Примерно полвека спустя, в Германии, Маргарита писала, что в этой ситуации полностью доминировали чувства и идеи. «В этот субъективный мир я была целиком и полностью погружена, – писала она, будучи не в состоянии совладать с эмоциями. – Макс в своей самоотверженности был далек от того, чтобы порицать мою отчужденность от мира, находил мою слабость трогательной и милой и относился ко мне с нежной заботой» [Волошина 1993: 145]. Возможно, Маргарита ожидала или надеялась, что он вмешается, но Макс не сделал ничего, чтобы воспрепятствовать складывающемуся любовному треугольнику (или как-то повлиять на него). В его дневнике ничто не говорит о том, чтобы сначала он сердился на кого-либо из этой троицы за то, что они вычеркнули его из своих отношений, и это – несмотря на неприкрытую враждебность, проявляемую Ивановым. В некоторой степени он считал, что должен уступить Маргариту Иванову. Но какое-то время он не мог заставить себя пойти на этот шаг, поскольку все еще был сильно влюблен в нее. На протяжении всего этого периода в его дневнике мы находим признаки нарастания боли и паралича. (Помимо всего прочего, он жалел, что мать находится рядом и все происходит на ее глазах.) Очевидно, его страдания и ситуация в целом достигли апогея в марте 1907 года.

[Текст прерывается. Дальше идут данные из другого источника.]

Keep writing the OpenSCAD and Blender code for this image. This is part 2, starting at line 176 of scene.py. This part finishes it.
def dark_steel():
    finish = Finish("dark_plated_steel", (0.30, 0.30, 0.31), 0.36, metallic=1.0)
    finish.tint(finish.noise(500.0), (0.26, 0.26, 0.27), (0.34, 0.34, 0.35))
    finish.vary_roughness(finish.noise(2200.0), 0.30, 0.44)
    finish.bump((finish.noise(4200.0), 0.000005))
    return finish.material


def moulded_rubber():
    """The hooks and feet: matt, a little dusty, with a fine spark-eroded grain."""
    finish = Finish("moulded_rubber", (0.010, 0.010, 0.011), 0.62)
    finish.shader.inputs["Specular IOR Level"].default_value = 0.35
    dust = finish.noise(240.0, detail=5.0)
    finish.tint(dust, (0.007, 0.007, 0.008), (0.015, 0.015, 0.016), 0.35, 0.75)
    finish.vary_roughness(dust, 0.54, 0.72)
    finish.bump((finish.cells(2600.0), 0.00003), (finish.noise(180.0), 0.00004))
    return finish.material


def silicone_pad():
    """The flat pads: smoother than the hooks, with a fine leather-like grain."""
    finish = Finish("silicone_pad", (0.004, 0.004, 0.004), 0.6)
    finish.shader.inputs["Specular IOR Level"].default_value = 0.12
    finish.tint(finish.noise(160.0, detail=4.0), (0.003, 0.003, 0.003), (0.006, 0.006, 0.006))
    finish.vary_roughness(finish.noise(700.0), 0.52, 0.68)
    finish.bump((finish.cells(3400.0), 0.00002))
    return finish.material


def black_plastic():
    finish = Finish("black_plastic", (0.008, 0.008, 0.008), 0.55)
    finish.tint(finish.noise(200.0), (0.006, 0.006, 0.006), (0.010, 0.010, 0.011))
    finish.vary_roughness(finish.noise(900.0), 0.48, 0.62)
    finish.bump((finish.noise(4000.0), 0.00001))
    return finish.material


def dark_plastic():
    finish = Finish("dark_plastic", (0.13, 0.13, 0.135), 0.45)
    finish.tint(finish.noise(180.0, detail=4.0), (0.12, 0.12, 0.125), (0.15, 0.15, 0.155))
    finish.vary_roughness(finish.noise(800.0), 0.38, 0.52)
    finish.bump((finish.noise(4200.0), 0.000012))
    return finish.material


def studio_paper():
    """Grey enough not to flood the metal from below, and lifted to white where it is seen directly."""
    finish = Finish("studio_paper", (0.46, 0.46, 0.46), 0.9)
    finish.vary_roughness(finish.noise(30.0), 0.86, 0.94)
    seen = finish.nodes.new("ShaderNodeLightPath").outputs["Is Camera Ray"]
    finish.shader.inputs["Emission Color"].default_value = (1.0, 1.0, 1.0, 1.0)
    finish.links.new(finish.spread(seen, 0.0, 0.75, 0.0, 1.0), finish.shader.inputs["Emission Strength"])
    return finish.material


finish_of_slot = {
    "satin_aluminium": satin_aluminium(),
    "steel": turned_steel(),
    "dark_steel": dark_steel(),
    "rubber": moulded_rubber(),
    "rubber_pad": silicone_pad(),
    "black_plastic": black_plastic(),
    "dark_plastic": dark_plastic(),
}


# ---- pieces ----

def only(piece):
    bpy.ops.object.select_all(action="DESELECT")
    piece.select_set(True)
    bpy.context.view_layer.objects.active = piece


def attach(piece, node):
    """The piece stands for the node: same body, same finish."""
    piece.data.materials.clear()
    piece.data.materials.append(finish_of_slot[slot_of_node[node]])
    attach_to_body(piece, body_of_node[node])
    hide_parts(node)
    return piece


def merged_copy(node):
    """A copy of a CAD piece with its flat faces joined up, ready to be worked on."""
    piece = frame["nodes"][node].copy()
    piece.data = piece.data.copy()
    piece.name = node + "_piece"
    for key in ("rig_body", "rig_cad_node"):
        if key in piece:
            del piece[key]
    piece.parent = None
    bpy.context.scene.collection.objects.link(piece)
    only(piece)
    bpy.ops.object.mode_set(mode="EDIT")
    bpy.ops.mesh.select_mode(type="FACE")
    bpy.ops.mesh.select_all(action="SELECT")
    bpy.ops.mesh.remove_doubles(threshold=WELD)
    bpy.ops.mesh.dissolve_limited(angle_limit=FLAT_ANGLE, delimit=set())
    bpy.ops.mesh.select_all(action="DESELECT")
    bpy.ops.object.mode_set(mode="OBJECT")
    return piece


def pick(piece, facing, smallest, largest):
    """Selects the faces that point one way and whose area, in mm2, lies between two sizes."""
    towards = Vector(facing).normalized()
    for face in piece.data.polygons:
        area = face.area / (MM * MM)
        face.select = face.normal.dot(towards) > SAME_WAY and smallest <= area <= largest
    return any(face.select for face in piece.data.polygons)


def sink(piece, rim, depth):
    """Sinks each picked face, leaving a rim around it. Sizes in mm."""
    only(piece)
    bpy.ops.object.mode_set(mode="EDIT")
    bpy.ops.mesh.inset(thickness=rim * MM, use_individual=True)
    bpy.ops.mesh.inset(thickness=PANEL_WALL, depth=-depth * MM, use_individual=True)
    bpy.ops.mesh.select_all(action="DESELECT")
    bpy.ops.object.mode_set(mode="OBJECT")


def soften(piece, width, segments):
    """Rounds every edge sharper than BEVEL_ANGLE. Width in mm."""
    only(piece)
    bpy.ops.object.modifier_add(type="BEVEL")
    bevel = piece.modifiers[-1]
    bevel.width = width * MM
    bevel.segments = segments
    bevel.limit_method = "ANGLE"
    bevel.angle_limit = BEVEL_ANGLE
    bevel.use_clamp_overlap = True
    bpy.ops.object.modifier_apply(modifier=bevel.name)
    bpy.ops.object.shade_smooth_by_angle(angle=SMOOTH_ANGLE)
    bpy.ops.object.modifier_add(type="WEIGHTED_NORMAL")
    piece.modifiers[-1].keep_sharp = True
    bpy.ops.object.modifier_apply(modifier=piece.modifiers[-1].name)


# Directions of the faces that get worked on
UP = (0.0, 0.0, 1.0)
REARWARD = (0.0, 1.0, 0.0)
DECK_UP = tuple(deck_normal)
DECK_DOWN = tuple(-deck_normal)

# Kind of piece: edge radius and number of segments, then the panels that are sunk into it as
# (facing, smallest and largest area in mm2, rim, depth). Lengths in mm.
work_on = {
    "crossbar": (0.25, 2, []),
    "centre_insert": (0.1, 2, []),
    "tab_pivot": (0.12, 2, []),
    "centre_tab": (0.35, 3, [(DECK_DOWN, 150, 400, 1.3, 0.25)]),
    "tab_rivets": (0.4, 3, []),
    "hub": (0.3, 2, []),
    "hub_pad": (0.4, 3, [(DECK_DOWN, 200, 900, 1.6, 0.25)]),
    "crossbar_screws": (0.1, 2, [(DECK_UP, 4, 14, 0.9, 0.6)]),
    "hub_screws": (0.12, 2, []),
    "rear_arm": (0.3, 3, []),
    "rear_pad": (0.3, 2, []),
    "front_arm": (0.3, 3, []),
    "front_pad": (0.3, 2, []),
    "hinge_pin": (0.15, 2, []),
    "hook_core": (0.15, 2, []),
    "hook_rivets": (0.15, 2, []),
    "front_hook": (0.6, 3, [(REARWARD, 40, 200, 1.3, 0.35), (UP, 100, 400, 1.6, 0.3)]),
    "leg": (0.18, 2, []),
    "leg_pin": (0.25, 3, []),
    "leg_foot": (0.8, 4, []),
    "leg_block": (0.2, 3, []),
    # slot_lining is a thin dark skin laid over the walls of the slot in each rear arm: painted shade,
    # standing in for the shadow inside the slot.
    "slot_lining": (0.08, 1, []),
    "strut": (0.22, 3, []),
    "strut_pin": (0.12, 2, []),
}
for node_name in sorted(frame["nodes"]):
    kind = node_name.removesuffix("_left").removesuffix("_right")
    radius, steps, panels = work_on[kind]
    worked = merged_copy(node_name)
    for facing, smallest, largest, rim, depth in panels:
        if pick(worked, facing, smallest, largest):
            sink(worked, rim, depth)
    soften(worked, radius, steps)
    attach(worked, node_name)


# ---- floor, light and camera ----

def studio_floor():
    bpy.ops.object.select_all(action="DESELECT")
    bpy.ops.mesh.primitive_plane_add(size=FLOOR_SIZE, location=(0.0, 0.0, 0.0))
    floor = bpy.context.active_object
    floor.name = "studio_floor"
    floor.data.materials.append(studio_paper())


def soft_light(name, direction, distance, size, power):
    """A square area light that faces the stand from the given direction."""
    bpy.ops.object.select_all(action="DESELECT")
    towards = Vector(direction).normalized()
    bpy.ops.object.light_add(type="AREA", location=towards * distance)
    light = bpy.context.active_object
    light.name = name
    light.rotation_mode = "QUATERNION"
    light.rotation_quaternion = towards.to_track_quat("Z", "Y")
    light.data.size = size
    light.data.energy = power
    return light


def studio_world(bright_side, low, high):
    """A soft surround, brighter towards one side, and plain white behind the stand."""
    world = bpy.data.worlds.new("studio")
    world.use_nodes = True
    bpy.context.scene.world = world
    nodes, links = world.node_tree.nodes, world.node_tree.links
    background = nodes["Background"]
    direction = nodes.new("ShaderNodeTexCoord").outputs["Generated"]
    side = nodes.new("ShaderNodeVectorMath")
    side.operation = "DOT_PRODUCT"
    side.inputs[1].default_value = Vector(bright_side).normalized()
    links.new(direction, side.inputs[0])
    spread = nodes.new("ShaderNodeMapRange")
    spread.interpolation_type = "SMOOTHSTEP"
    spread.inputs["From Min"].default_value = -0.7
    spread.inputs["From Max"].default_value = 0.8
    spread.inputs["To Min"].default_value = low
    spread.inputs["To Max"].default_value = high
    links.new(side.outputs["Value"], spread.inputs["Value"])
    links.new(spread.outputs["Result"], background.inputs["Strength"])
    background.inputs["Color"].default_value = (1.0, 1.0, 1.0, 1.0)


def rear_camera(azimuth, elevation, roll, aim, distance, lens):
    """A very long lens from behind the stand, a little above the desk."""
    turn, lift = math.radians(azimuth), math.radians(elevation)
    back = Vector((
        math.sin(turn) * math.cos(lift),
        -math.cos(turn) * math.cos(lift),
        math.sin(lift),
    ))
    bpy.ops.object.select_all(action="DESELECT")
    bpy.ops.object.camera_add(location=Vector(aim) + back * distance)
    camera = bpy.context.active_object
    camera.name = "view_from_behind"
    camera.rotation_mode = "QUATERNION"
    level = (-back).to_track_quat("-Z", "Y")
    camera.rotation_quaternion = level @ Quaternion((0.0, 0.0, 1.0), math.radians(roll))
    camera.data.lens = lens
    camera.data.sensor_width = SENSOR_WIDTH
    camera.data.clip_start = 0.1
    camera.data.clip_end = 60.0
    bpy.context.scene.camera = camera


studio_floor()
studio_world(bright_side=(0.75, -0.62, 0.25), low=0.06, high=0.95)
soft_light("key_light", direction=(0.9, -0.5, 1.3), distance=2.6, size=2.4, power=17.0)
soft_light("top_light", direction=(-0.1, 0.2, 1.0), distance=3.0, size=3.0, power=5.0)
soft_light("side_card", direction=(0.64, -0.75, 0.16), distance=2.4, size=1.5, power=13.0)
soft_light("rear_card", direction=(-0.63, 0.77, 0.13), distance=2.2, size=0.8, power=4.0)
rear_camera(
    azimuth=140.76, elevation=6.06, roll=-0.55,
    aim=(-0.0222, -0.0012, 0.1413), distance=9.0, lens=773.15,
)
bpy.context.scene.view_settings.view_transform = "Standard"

Вечером 2 марта Макс вернулся в «Башню» после поездки в Москву:
Дома. Теперь 9 часов утра. Все спят. Я хожу по пустынной серой квартире, и мне кажется, что башня совсем опустела. Амори [прозвище Маргариты] нет – она спит в комнате Лидии. Мне обидно и больно, как ребенку, что меня не встретили, меня не ждали. Мне хотелось бы видеть только ее, говорить только с ней [Волошин 1991а: 263].

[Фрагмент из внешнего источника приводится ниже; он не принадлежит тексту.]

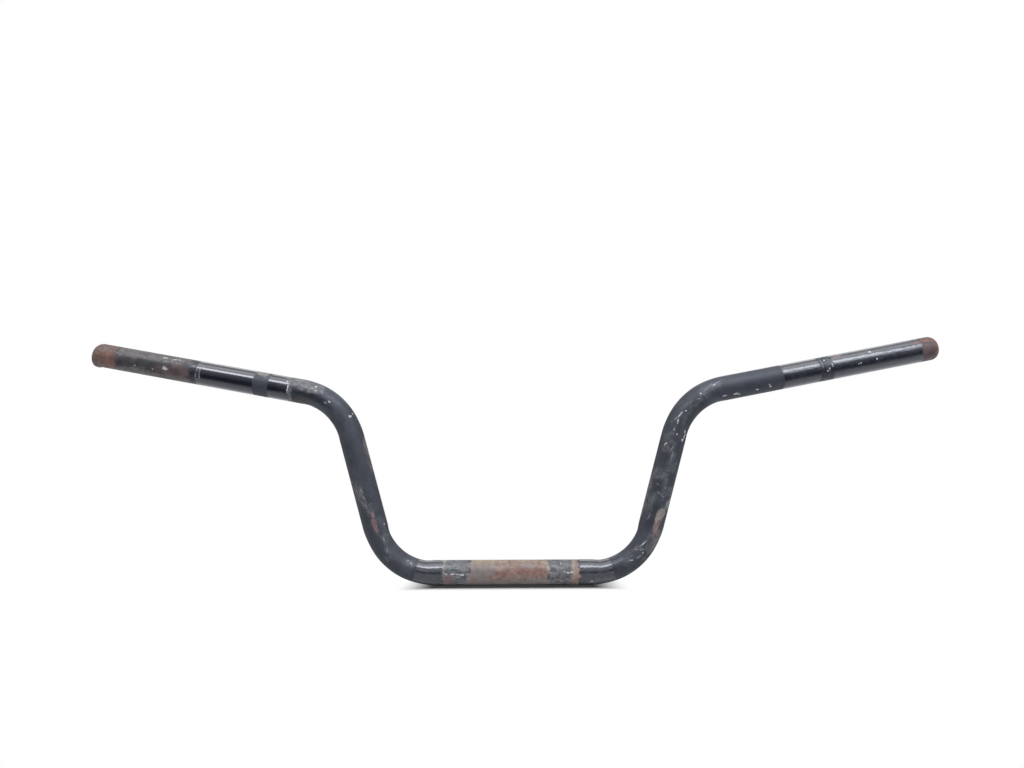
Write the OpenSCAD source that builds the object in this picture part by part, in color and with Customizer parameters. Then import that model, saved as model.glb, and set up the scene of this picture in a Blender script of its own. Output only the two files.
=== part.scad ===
// Quad bike handlebar: one length of round steel tube with four bends and turned-in tips.
// The origin is the middle of the clamp section, on the tube's centre line. X runs along
// the clamp section, the risers climb towards +Z and the grips sweep back towards +Y.

/* [Tube] */
// Outside diameter of the tube
tube_d = 22.2; // [19:0.1:28.6]
// Thickness of the tube's wall
wall_t = 2.3; // [1.2:0.1:3.5]
// How far the tube's radius draws in where it is bent
bend_draw = 0.02; // [0.01:0.01:0.1]

/* [Clamp section] */
// Straight length between the lower bends, where the stem clamps hold the bar
clamp_straight = 142; // [80:1:240]

/* [Risers] */
// Centre-line radius of the two lower bends
lower_bend_r = 53; // [40:0.5:90]
// Angle of each riser above the clamp section
riser_angle = 74.5; // [45:0.5:88]
// Straight length of each riser between its bends
riser_straight = 85.5; // [20:0.5:160]

/* [Grips] */
// Centre-line radius of the two upper bends
upper_bend_r = 57.5; // [40:0.5:90]
// Angle at which each grip rises towards its tip
grip_rise = 11; // [0:0.5:20]
// Angle at which each grip sweeps back
grip_sweep = 9; // [0:0.5:25]
// Straight length of each grip, up to its turned-in tip
grip_straight = 207.5; // [140:0.5:280]

/* [Tips] */
// Radius of the round that turns each tip in
tip_round = 8.5; // [4:0.5:9]
// Diameter of the hole that stays open in the middle of each tip
tip_hole_d = 8; // [2:0.5:11]

/* [Hidden] */
$fn = 96;
tube_r = tube_d / 2;
bore_r = tube_r - wall_t;
tip_flat_r = tube_r - tip_round;
// The straights reach this far into the bends, so that the drawn-in surfaces start inside them
bend_lap = 0.1;

// Headings of the riser and the grip on the +X side, as unit vectors
riser_dir = [cos(riser_angle), 0, sin(riser_angle)];
grip_dir = [cos(grip_rise) * cos(grip_sweep), cos(grip_rise) * sin(grip_sweep), sin(grip_rise)];
// Square to the riser, in the plane of the lower bends
riser_up = [-sin(riser_angle), 0, cos(riser_angle)];

// Before the upper bend the tube is rolled on its own axis, so that one bend gives rise and sweep
upper_roll = atan2(-grip_dir.y, grip_dir * riser_up);
upper_angle = acos(riser_dir * grip_dir);

// Straight stretch of radius r along X, and what follows it
module straight(r, length) {
    translate([-bend_lap, 0, 0]) rotate([0, 90, 0]) cylinder(r = r, h = length + 2 * bend_lap);
    translate([length, 0, 0]) children();
}

// Bend of a tube of radius r from X towards Z, and what follows it
module bend(r, bend_r, angle) {
    translate([0, 0, bend_r]) rotate([90, 0, 0])
        rotate_extrude(angle = angle, start = -90)
            translate([bend_r, 0]) circle(r = r - bend_draw);
    translate([bend_r * sin(angle), 0, bend_r * (1 - cos(angle))])
        rotate([0, -angle, 0]) children();
}

// Straight grip of radius r with a tip that a round of radius round_r closes in, and what the tip holds
module grip(r, round_r) {
    rotate([0, 90, 0]) rotate_extrude() {
        translate([0, -bend_lap]) square([r, grip_straight + bend_lap]);
        translate([0, grip_straight]) square([tip_flat_r, round_r]);
        translate([tip_flat_r, grip_straight]) intersection() {
            circle(r = round_r);
            square(round_r);
        }
    }
    translate([grip_straight, 0, 0]) children();
}

// Hole through the middle of the tip, along the grip
module tip_hole() {
    rotate([0, 90, 0]) cylinder(d = tip_hole_d, h = tube_r);
}

// The bar as a solid rod of radius r, with tips of radius round_r and what they hold
module rod(r, round_r) {
    rotate([0, 90, 0]) cylinder(r = r, h = clamp_straight + 2 * bend_lap, center = true);
    for (side = [0, 1]) mirror([side, 0, 0])
        translate([clamp_straight / 2, 0, 0])
            bend(r, lower_bend_r, riser_angle)
                straight(r, riser_straight)
                    rotate([upper_roll, 0, 0])
                        bend(r, upper_bend_r, upper_angle)
                            grip(r, round_r) children();
}

module handlebar() {
    color("#1d1e22") difference() {
        rod(tube_r, tip_round);
        rod(bore_r, tip_round - wall_t) tip_hole();
    }
}

handlebar();
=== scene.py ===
import math

import bpy
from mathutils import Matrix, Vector


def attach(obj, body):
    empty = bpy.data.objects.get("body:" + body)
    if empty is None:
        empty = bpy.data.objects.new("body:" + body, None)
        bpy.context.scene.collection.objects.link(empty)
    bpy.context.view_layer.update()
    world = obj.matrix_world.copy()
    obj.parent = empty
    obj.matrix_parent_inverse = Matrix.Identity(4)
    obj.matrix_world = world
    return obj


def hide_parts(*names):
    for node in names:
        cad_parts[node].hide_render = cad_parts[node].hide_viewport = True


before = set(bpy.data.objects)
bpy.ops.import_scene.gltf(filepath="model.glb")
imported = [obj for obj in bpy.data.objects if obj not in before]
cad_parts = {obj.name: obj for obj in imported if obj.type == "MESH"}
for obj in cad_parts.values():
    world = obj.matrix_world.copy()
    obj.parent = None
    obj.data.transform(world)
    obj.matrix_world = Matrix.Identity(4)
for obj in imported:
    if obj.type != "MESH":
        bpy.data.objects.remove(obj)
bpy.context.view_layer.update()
mm = 0.001


def linear(hexColour):
    # sRGB hex to the linear colour that Blender works in, by the sRGB standard's curve
    parts = [int(hexColour[i:i + 2], 16) / 255 for i in (1, 3, 5)]
    return [c / 12.92 if c <= 0.04045 else ((c + 0.055) / 1.055) ** 2.4 for c in parts] + [1.0]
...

В течение следующих нескольких дней он медленно начал приходить в себя и принимать какие-то решения. 10 числа он посетил выставку картин знаменитого крымского художника-пейзажиста К. Ф. Богаевского:
Я не ожидал видеть так много народа. Это меня изумило и оглушило. Я почувствовал, что века прошли с тех пор, как я видел людей. Я был рассеян. Никого не узнавал, говорил невпопад. Потом немного пришел в себя. Возвращаясь, я принял несколько важных жизненных решений. Я решил, что я не должен связывать планов своей жизни с Амориными планами.
Он хотел уехать на лето в Коктебель, а потом, осенью, отправиться в Париж, а Маргарита могла либо поехать с ним, либо остаться: «…теперь мне надо еще несколько лет сосредоточенной и одинокой работы» [там же: 265].

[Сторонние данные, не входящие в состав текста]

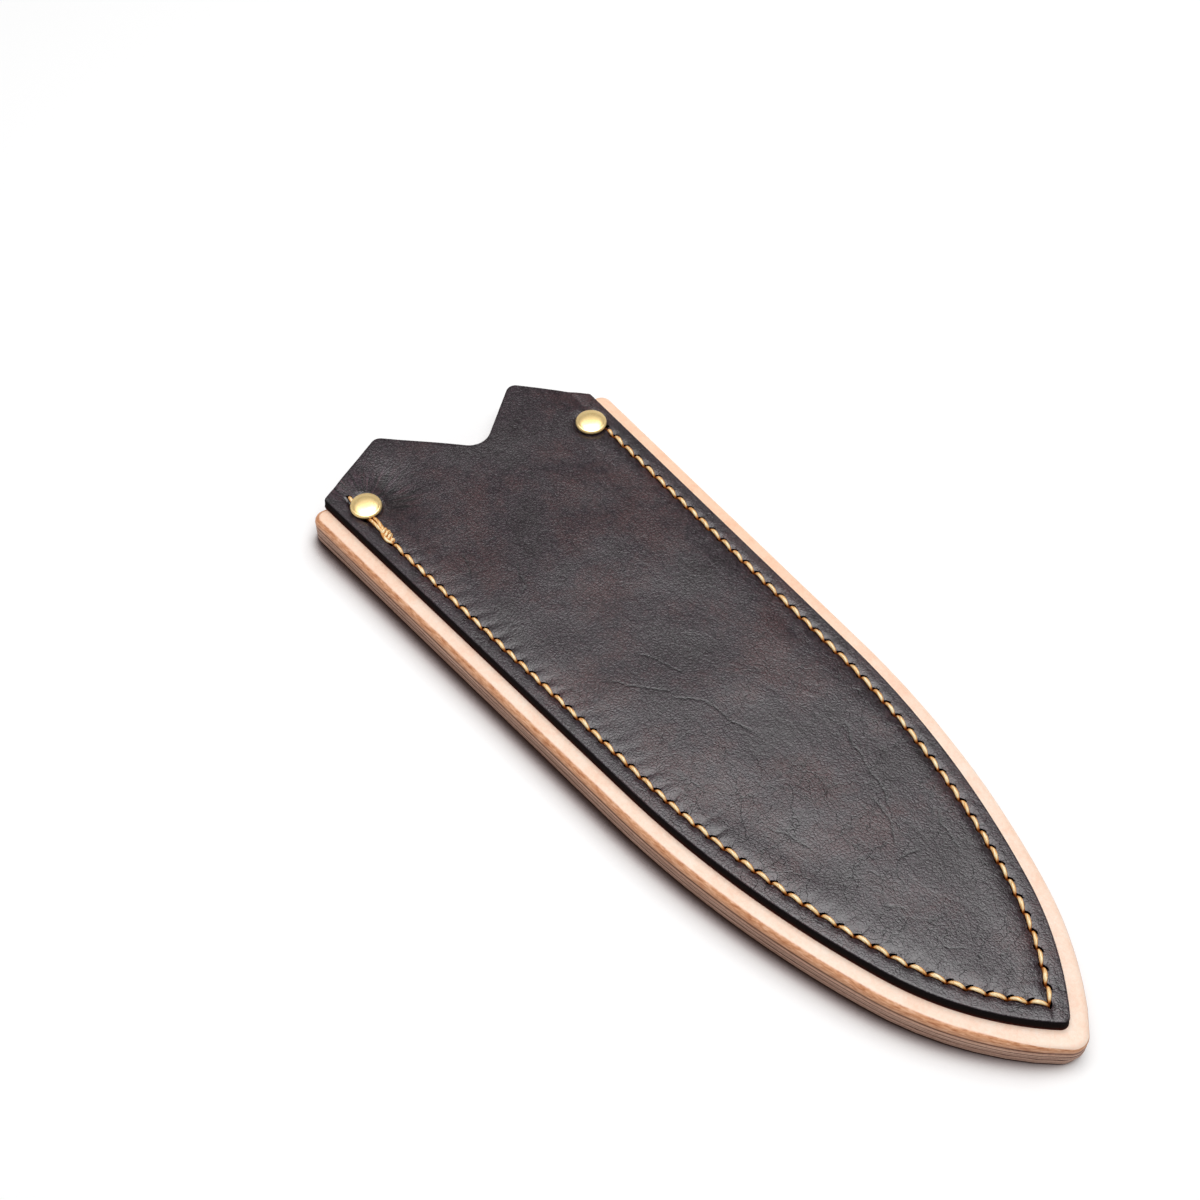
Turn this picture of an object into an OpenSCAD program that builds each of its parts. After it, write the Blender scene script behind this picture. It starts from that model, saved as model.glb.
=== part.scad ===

Правильность этого решения подтвердилась на следующий вечер, когда страдания и неразбериха в этой уже полностью неблагополучной семье достигли своего апогея. «Я долго не мог заснуть от беспокойства и тоски, – писал Макс. – Выглядывал в коридор. У Амори – тьма. Лег. Опять зажигал лампу и читал, опять тушил. Вдруг Аморя пришла. “Я не смогла спать от беспокойства и хотела тебя видеть”. Ушла к Лидии. Я заснул». Через несколько часов Маргарита вновь пришла к Волошину и сказала, что они с Лидией поговорили, но Волошин был слишком сонным, чтобы толком ответить. Когда наутро он умывался, вошла Маргарита: «“Я хотела к тебе вчера прийти ночевать. Но Вячеславу было больно. Я не пошла”. Негодование мое подымается, – записывал Макс. – Мне трудно побороть его, даже сосредоточиваясь».
Это привело к стычке с Вячеславом, во время которой тот, согласно Волошину, сказал ему: «Если это тебя может успокоить: у меня нет слепой страсти к Маргарите. Только если будет неизбежно, она может стать моей. Даже страстного влечения недостаточно». Слова Вячеслава, похоже, не предназначались для того, чтобы надолго успокоить Волошина, но тот день они провели вчетвером в дружеской обстановке. Вечером, после чая:
…мы все у Амори на постели в комнате Вячеслава. Всеобщий мир и благоволение. “Я за каждый новый день борюсь”, – говорит Лидия. У всех такое же чувство. Все стремятся разъехаться, отдохнуть, успокоиться от этой нечеловечески напряженной атмосферы последних дней [там же: 265–266].